One of the evaluators added by the department, Professor J. Francis Reintjes, had a clear conflict of interest, Noble claimed. In his book, Forces of Production, Noble had objected to some of Reintjes' work on the social history of industrial automation, Noble said.

Despite the favorable recommendation from the first committee and the nine evaluators, the department voted 5-4 with two abstentions to deny tenure, Noble said. They based their decision on the two negative evaluations which they solicited, and they also considered Noble's non-scholarly writings as part of his scholarship, Noble added.

In his original Statement of Claims, Noble sued Reintjes for defamation of his work and scholarship. And in light of new evidence gathered from the tenure documents, Noble said he "has a strong case for a liability suit."

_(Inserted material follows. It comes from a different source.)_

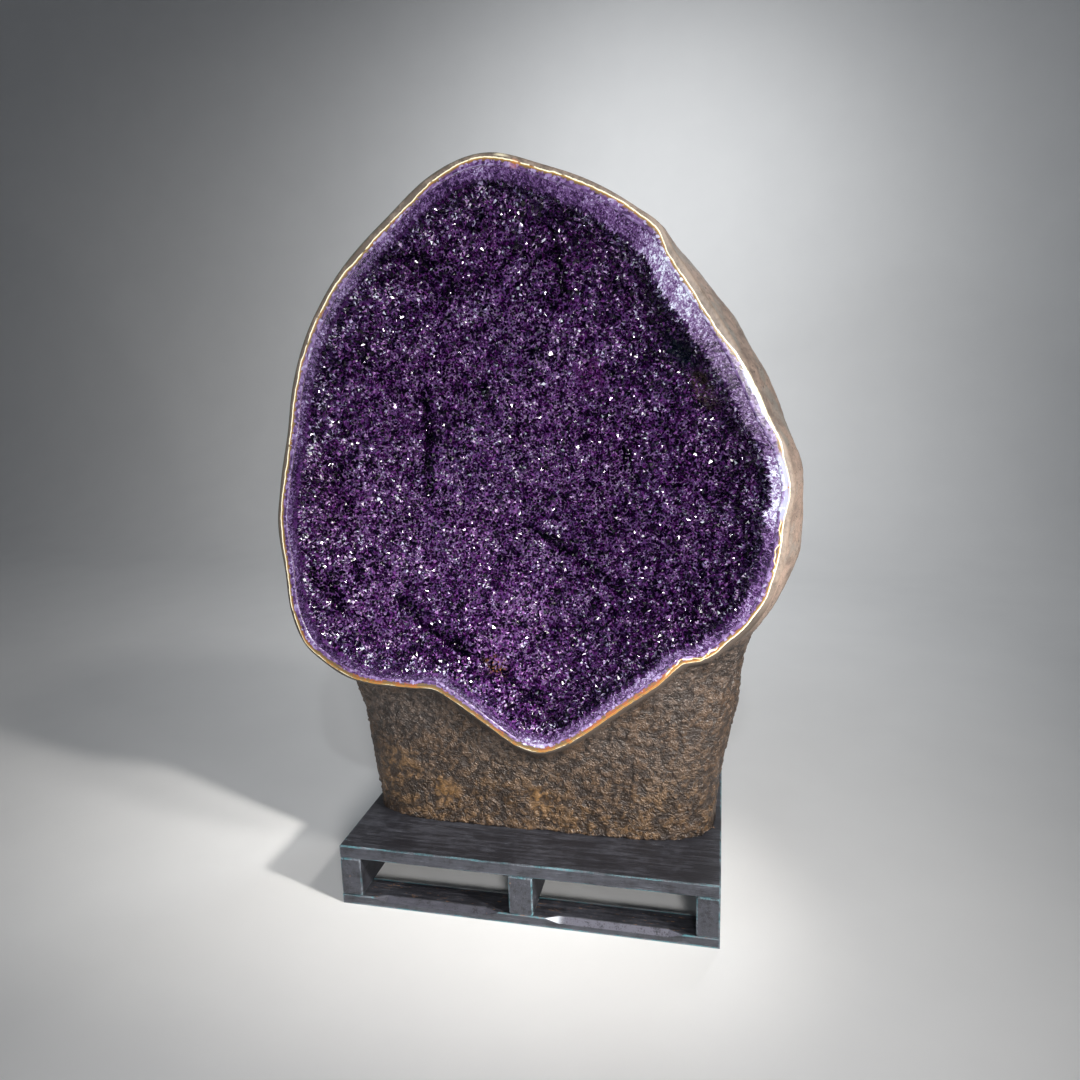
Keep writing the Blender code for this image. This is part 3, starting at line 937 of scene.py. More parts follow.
class Tree:
    """One Geometry Nodes tree with named inputs, whose result is turned into a plain mesh."""

    def __init__(self, name: str) -> None:
        """Start a tree that takes a mesh and gives a mesh.

        Args:
            name: the tree's name.
        """
        self.group = bpy.data.node_groups.new(name, "GeometryNodeTree")
        self.graph = Graph(self.group)
        self.settings: dict[str, Any] = {}
        self.group.interface.new_socket("Mesh", in_out="INPUT", socket_type="NodeSocketGeometry")
        self.group.interface.new_socket("Mesh", in_out="OUTPUT", socket_type="NodeSocketGeometry")
        self.start = self.group.nodes.new("NodeGroupInput")
        self.end = self.group.nodes.new("NodeGroupOutput")

    def input(self, name: str, kind: str, value: Any) -> Value:
        """Add a named input.

        Args:
            name: the input's name.
            kind: the type of its socket.
            value: what the modifier sets it to.

        Returns:
            The input, for use in the tree.
        """
        made = self.group.interface.new_socket(name, in_out="INPUT", socket_type=kind)
        self.settings[made.identifier] = value
        return Value(self.graph, self.start.outputs[name])

    def mesh_in(self) -> Value:
        """The mesh that the tree starts from."""
        return Value(self.graph, self.start.outputs["Mesh"])

    def random(self, kind: str, sockets: dict[Any, Any]) -> Value:
        """A random value for each point or face.

        Args:
            kind: type of the value.
            sockets: its limits and seed.

        Returns:
            The value.
        """
        output = {"FLOAT_VECTOR": 0, "FLOAT": 1, "INT": 2}[kind]
        return self.graph.value("FunctionNodeRandomValue", {"data_type": kind}, sockets, output)

    def chance(self, seed: Value | int) -> Value:
        """A random number between 0 and 1 for each point or face."""
        return self.random("FLOAT", {2: 0.0, 3: 1.0, "Seed": seed})

    def store(self, geometry: Value, name: str, domain: str, value: Value) -> Value:
        """Keep a number on a geometry under a name.

        Args:
            geometry: the geometry.
            name: the number's name.
            domain: what it is kept on.
            value: the number.

        Returns:
            The geometry with the number.
        """
        settings = {"data_type": "FLOAT", "domain": domain}
        sockets = {"Geometry": geometry, "Name": name, "Value": value}
        return self.graph.value("GeometryNodeStoreNamedAttribute", settings, sockets)

    def stored(self, name: str) -> Value:
        """A number that the mesh already has under a name."""
        return self.graph.value("GeometryNodeInputNamedAttribute", {"data_type": "FLOAT"},
                                {"Name": name})

    def finish(self, geometry: Value, material: bpy.types.Material, face: str = "") -> None:
        """End the tree in realized instances with one material.

        Args:
            geometry: the last geometry.
            material: the material that it gets.
            face: name of a random number kept on each face, if there is one.
        """
        real = self.graph.value("GeometryNodeRealizeInstances", {}, {"Geometry": geometry})
        if face:
            real = self.store(real, face, "FACE", self.chance(3))
        sockets = {"Geometry": real, "Material": material}
        dressed = self.graph.value("GeometryNodeSetMaterial", {}, sockets)
        self.group.links.new(dressed.socket, self.end.inputs[0])

    def run(self, piece: bpy.types.Object) -> bpy.types.Mesh:
        """Run the tree on a piece.

        Args:
            piece: the object that the tree starts from; its own mesh is left alone.

        Returns:
            The result as a new plain mesh.
        """
        modifier = piece.modifiers.new(self.group.name, "NODES")
        modifier.node_group = self.group
        for identifier, value in self.settings.items():
            modifier[identifier] = value
        shown = piece.evaluated_get(bpy.context.evaluated_depsgraph_get())
        mesh = bpy.data.meshes.new_from_object(shown)
        piece.modifiers.remove(modifier)
        return mesh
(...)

The National Coalition for Universities in the Public Interest has largely funded Noble's suit against MIT. "We [Noble and the NCUPI] are doing this to establish due process for faculty at MIT. If we succeed, we will have made a real contribution," Noble said.

According to Meikeljohn, last week's unanimous Supreme Court ruling in a suit filed against the University of Pennsylvania's Wharton School -- in which the court ruled that colleges and universities enjoy no special privilege to withhold confidential information from federal officials investigating employment discrimination against faculty members who have been denied tenure -- is a positive sign that judicial attitudes are changing.

"Society is beginning to recognize that universities are no different from any other group, and that a confidential system simply does not work as a way to insure freedom of expression and academic pursuit," Noble said.